To be clear, time didn't really run slow in those quasars relative to everything around them — in their frame of reference, time ran normally. Einstein's theory of relativity and how he described the passage of time is based on the concept of frames of reference, and that these frames can be distinguished by their velocity relative to each other.
"The motion of distant galaxies is due to expanding space," said Lewis. Consider that the Hubble constant describes how fast a volume of space 3.26 million light-years across is expanding per second. This is an incremental effect, where the expanding volumes of space add up. The farther a galaxy is from us, the more space has expanded between the galaxy and us, and the faster that galaxy seems to be moving away from us.
"Some of these quasars were moving faster than the speed of light, relative to us, when the photons were emitted," said Lewis.
As Einstein showed, strange things happen when you approach the speed of light. One of these strange things is time dilation. A stationary observer on Earth would observe a clock traveling faster than them, whether on a spacecraft or in a quasar, appear to slow down. The faster the clock is moving, the greater the effect. At velocities approaching the speed of light, the effect is dramatically pronounced, resulting in peculiarities such as the twin paradox.

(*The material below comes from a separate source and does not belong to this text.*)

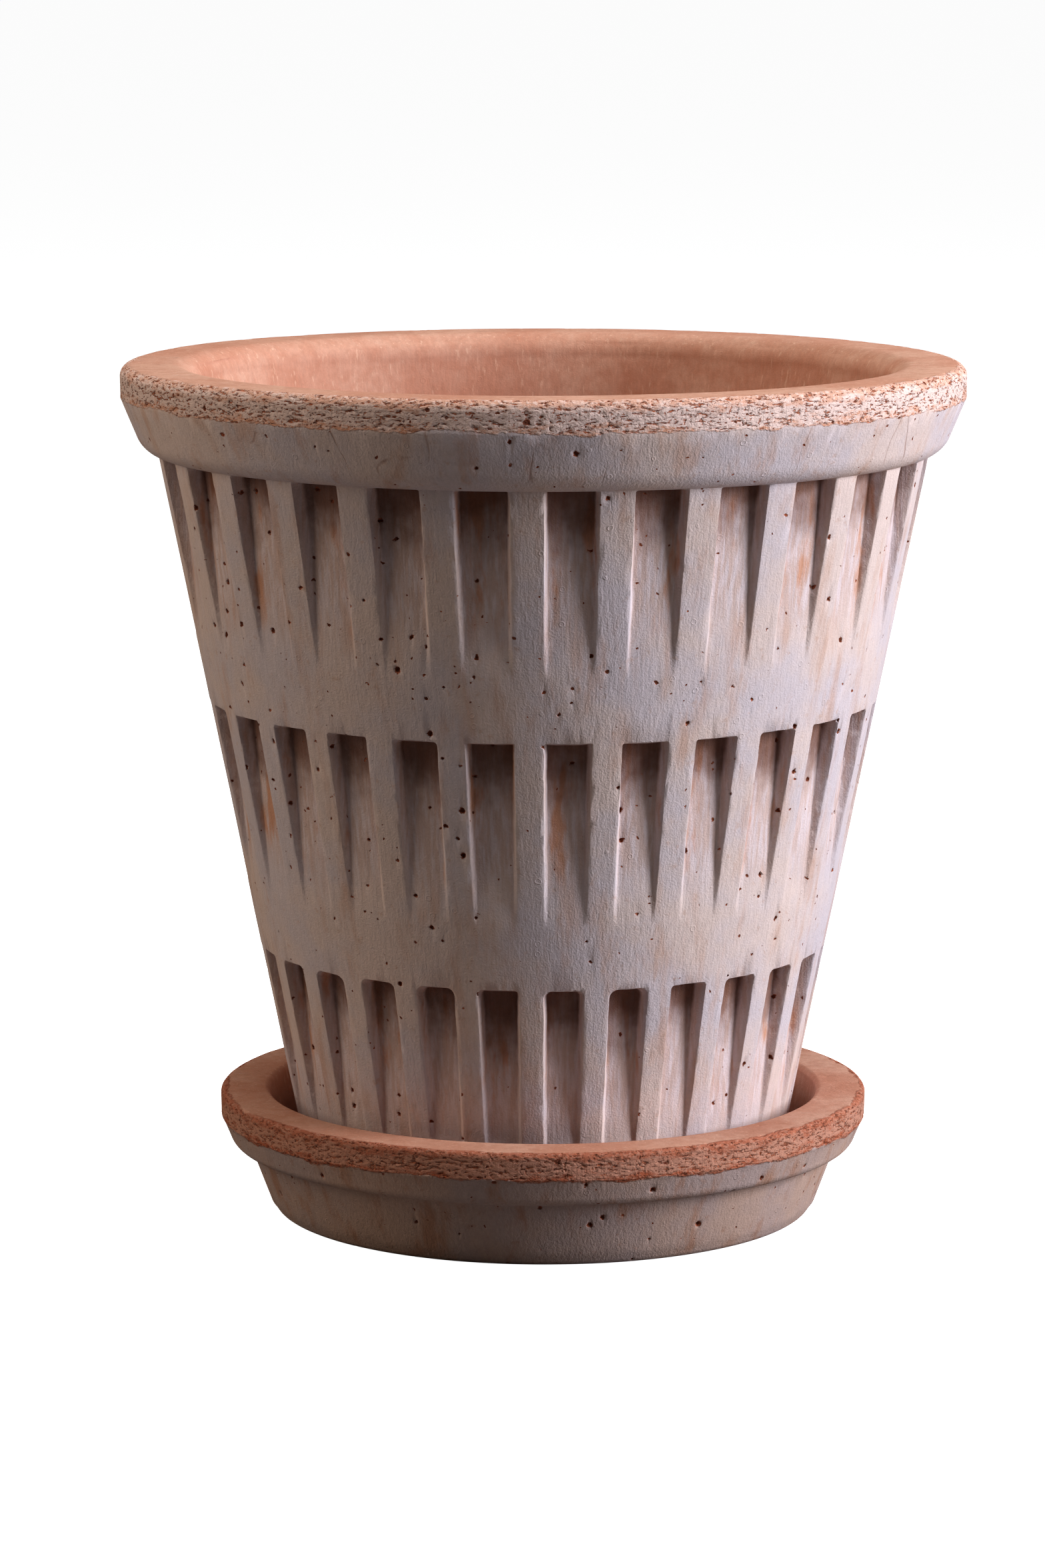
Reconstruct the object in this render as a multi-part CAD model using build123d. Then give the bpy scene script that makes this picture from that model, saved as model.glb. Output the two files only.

Time dilation is not just theoretical. It has been observed, albeit in tiny amounts, in satellites orbiting the Earth — the Global Positioning System has to take this into account. Cosmologically, time dilation has been observed in supernovae that exploded 6 to 7 billion years ago, but never in objects more distant than that until now.
Besides being another successful test of Einstein's theory of relativity, the time dilation observed in the quasars is also further evidence that we do indeed live in a universe that is expanding as a result of the Big Bang. If the universe were not expanding, the quasars would not appear to be moving at relativistic speeds relative to us. Lewis described the findings as "putting to bed some of the more extreme ideas that had been proposed, including that cosmologists have it all wrong, due to the previous failure to see quasar time dilation."
The research was published on 30 June in Nature Astronomy.